People who’ve obtained Jesus’ righteousness – Believers in Jesus
Those who haven’t – Unbelievers
Category 4: (1) Those who choose the narrow path and (2) those who choose the path of destruction.
Narrow path – People who keep coming to Jesus, whether they are greatly struggling with sin or not, but generally are always trying to yield to Jesus’ spirit.
Wide path of destruction – People who aren’t yielding to Jesus, nor see Him as the ultimate Savior of the world. Some of these folks may look like they are on the narrow-path, akin to the Pharisees in Jesus’ days.
I mean, in 1 Corinthians 3:15, Paul talks about Christians who basically built on the foundation of Jesus a bunch of worthless doggie doodle that I’m sure led to destruction while they were here on Earth.
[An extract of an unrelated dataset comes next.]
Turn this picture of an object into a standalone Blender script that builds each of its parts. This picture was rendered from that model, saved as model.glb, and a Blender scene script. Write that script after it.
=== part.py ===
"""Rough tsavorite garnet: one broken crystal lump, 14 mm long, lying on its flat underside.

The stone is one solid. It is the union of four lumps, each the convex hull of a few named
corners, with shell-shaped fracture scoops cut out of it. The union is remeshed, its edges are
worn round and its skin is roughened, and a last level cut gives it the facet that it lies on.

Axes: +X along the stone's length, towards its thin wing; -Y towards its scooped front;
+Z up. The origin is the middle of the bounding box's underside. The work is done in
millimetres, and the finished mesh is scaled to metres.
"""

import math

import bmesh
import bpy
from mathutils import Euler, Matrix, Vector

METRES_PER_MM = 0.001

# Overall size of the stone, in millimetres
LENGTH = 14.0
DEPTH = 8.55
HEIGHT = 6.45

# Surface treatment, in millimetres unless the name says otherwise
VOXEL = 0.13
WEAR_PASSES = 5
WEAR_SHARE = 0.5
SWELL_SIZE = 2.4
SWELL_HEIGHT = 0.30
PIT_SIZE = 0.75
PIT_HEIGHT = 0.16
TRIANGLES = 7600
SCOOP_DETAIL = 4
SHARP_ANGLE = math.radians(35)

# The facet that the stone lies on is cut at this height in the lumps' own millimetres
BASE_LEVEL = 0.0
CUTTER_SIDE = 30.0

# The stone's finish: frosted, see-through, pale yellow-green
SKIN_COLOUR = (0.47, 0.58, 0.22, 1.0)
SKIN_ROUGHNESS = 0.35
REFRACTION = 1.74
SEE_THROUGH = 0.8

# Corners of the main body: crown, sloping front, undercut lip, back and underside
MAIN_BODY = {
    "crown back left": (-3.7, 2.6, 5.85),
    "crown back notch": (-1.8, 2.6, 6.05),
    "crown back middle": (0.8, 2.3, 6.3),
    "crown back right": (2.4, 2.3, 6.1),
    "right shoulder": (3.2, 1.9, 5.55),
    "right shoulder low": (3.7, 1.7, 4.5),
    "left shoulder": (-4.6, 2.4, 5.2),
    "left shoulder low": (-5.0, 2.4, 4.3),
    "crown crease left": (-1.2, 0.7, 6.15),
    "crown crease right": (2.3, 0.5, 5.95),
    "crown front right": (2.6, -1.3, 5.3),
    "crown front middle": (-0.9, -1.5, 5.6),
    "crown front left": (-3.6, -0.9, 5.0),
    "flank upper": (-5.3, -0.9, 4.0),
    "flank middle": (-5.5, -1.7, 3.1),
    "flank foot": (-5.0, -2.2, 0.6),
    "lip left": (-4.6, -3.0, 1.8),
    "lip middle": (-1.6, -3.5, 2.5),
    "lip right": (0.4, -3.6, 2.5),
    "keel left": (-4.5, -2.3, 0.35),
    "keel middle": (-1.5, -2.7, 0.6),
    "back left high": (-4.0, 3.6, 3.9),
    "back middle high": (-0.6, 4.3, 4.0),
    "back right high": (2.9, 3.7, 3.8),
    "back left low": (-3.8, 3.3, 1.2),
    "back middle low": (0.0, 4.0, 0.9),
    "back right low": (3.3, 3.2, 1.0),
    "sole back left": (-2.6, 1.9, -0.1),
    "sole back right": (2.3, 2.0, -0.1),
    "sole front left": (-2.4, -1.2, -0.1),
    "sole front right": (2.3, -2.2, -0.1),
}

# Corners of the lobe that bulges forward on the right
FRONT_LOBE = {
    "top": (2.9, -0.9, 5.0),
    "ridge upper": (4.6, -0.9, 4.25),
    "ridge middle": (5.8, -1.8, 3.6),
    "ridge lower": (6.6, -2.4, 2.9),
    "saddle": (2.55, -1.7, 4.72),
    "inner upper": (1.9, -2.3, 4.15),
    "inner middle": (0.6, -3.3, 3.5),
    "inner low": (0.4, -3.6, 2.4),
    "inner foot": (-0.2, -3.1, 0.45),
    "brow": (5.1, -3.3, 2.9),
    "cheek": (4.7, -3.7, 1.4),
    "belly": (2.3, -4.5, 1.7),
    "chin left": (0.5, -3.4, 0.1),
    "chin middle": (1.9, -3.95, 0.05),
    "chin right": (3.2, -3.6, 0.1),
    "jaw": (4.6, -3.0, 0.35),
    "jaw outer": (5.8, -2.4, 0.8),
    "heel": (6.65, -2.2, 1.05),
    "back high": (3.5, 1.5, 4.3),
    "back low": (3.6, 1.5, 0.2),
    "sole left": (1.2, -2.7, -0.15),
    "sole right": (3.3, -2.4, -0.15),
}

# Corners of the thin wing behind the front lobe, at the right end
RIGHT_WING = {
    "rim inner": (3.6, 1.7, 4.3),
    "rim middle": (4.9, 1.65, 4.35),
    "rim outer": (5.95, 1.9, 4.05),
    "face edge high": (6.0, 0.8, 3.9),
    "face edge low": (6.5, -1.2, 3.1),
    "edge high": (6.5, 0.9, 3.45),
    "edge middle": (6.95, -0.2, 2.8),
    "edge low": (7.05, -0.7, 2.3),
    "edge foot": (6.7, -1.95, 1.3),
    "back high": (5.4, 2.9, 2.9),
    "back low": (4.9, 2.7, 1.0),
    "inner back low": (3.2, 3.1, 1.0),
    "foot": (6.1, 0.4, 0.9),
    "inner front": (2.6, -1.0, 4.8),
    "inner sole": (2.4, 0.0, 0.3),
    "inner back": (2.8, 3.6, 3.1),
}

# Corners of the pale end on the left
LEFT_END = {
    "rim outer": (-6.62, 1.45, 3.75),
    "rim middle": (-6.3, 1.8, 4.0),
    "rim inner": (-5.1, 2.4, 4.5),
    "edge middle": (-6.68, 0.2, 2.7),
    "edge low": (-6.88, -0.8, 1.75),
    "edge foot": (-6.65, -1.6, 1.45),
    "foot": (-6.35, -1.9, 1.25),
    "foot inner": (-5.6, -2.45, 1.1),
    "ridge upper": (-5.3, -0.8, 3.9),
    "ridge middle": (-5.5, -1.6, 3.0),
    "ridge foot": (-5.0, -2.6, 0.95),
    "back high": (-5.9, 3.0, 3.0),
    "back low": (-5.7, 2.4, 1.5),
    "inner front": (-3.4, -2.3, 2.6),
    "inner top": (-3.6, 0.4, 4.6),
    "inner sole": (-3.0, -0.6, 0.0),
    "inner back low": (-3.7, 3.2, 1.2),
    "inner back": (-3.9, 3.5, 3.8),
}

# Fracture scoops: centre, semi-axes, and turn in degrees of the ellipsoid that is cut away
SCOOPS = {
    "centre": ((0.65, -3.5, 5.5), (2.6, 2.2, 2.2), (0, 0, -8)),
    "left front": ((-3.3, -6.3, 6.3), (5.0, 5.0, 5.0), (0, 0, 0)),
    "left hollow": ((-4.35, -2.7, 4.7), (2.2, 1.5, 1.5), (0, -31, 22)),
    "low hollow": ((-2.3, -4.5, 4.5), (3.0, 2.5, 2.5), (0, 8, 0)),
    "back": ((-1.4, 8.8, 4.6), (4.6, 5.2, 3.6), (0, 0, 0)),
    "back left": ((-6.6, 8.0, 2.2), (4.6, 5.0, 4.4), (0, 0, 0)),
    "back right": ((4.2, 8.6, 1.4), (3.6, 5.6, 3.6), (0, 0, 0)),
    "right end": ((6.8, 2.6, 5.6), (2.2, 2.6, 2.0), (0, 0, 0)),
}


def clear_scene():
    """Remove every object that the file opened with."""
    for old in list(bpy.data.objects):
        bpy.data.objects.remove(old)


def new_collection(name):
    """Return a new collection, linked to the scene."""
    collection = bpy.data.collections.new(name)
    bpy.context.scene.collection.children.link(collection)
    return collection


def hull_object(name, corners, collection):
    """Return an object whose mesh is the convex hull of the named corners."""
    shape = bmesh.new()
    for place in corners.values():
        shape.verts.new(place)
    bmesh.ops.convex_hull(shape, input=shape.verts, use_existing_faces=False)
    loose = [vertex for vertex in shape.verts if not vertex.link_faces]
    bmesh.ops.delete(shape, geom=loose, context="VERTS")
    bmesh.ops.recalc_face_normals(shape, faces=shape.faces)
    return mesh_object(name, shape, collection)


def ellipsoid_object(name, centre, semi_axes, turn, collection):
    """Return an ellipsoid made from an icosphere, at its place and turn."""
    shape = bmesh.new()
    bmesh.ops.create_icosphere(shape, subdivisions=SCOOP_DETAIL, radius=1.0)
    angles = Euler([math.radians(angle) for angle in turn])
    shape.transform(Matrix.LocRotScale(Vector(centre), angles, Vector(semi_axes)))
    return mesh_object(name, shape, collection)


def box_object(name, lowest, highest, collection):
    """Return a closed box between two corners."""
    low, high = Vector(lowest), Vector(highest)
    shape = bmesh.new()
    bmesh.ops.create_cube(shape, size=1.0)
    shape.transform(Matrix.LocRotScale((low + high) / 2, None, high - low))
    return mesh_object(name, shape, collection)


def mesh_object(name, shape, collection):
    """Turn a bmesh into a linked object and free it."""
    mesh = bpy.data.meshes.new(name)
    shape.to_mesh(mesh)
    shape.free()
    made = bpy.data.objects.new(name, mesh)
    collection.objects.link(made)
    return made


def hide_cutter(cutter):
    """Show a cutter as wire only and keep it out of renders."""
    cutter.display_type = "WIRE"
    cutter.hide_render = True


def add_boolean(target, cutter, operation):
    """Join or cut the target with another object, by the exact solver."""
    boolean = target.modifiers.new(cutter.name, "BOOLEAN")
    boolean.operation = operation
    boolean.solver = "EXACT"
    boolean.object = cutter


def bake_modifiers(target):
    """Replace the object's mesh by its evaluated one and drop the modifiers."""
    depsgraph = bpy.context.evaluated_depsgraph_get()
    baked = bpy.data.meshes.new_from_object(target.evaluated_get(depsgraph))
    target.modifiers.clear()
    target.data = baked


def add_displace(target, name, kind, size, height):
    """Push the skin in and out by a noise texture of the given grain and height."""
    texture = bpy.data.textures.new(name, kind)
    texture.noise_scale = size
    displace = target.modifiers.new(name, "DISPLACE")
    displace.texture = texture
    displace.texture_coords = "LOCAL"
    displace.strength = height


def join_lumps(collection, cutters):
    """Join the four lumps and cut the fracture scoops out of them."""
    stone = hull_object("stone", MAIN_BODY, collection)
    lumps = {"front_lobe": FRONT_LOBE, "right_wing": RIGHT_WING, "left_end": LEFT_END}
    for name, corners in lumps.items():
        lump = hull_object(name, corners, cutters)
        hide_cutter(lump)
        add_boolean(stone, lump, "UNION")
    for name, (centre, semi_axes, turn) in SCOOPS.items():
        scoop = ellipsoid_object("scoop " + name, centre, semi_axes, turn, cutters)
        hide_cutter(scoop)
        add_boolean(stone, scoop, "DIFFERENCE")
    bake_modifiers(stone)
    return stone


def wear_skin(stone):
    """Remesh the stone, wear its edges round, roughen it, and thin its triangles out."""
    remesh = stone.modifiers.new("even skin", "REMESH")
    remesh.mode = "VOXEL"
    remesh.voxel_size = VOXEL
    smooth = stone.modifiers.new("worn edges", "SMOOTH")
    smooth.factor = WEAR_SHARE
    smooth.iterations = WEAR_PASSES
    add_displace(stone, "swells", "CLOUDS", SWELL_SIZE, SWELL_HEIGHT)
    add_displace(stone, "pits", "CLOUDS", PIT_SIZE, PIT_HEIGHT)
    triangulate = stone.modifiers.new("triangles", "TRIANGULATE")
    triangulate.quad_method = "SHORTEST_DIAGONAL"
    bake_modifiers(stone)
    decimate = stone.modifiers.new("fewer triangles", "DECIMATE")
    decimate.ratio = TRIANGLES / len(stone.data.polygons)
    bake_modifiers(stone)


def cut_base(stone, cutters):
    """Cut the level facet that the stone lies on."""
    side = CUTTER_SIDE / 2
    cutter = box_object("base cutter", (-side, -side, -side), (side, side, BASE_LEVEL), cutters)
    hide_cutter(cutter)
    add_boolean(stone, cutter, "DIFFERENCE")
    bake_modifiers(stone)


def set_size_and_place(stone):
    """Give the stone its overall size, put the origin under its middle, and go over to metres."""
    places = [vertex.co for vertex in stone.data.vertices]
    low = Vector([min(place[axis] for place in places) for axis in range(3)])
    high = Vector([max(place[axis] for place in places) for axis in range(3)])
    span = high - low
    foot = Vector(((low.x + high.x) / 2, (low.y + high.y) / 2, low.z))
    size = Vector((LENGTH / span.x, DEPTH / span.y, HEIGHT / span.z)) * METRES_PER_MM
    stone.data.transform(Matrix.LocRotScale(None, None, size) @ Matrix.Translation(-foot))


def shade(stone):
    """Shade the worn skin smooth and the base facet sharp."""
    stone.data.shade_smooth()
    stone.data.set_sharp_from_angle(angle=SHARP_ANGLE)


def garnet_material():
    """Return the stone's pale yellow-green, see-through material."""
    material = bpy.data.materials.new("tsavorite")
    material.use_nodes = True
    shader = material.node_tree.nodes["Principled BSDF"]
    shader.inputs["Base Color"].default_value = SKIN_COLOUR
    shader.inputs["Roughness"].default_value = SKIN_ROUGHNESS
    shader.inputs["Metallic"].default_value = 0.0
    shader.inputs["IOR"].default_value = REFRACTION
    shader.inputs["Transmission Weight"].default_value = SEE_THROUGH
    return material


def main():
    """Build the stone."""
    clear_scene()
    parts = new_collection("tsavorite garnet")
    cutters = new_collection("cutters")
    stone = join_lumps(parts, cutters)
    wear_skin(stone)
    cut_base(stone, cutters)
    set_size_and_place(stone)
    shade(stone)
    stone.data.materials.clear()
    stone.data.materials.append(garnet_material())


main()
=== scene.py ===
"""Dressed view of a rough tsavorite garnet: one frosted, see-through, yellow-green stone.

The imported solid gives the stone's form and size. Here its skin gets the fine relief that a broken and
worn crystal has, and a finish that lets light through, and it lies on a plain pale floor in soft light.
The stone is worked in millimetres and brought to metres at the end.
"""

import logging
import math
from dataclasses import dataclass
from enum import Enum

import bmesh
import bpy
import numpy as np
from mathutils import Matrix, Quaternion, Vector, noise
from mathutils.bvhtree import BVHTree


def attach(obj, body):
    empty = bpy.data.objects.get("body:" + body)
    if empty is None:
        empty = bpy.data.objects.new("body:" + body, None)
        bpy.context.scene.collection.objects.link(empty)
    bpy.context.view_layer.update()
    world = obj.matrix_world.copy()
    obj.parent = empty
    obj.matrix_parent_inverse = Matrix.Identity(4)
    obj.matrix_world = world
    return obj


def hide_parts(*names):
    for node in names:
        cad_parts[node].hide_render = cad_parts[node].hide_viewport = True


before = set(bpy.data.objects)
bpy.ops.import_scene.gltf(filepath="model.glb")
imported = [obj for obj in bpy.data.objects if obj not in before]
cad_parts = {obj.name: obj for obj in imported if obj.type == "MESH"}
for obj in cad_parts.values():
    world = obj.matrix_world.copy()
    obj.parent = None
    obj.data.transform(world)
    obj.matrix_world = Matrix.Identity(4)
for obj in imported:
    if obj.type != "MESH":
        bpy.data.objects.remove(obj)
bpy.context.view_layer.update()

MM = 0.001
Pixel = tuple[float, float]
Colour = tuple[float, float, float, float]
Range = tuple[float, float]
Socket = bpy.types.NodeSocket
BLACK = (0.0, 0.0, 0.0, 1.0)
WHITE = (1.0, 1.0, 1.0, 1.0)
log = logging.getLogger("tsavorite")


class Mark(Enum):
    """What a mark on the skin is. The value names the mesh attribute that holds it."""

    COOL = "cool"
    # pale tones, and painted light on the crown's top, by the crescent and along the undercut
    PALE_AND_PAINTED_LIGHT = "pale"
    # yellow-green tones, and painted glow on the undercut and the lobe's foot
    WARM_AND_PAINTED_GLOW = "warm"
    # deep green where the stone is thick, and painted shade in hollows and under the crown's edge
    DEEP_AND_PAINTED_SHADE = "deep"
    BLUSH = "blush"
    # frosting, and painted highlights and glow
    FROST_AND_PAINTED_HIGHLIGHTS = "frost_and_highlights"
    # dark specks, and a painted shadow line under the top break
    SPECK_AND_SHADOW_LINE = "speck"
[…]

And yet, because they kept coming back to Jesus, knowing He’s the only way, they eventually entered heaven, “even though it only as one escaping through the flames.”
In John 10:10, we read that Jesus gives life and He gives it in the fullest amount. Personally, I live out this given life in the fullest……rarely. Why rarely? Because this “full life” that He talks about doesn’t include worry, self-condemnation, pride, and worshiping things; all of which I am constantly struggling with. Could this be the wide path that leads to destruction that Jesus talked about? Or could it be that the narrow-path sometimes just doesn’t look all that good?
Either way, it’s about time we stop seeing the “narrow-path” as always being neat, tidy, sinless, “see my halo,” “I’m always above reproach” deacon meets bishop, saint.
At the end of the day, I see people who sin all the time while on the narrow path, and people who sin less on the broad path. Think of the “sinners” who followed Jesus, compared with the Pharisees who didn’t. One group certainly sinned more – Jesus never tried to deny that. But they were also the group more likely on the narrow path. I guess I’m at the very least pretty convinced that the “narrow path” doesn’t necessarily mean less sin and “broad path” more sin. It’s about where one is trying to get. The narrow path can certainly mean following Jesus in the midst of your sin, and the broad path can be defying Jesus in the midst of your goodness.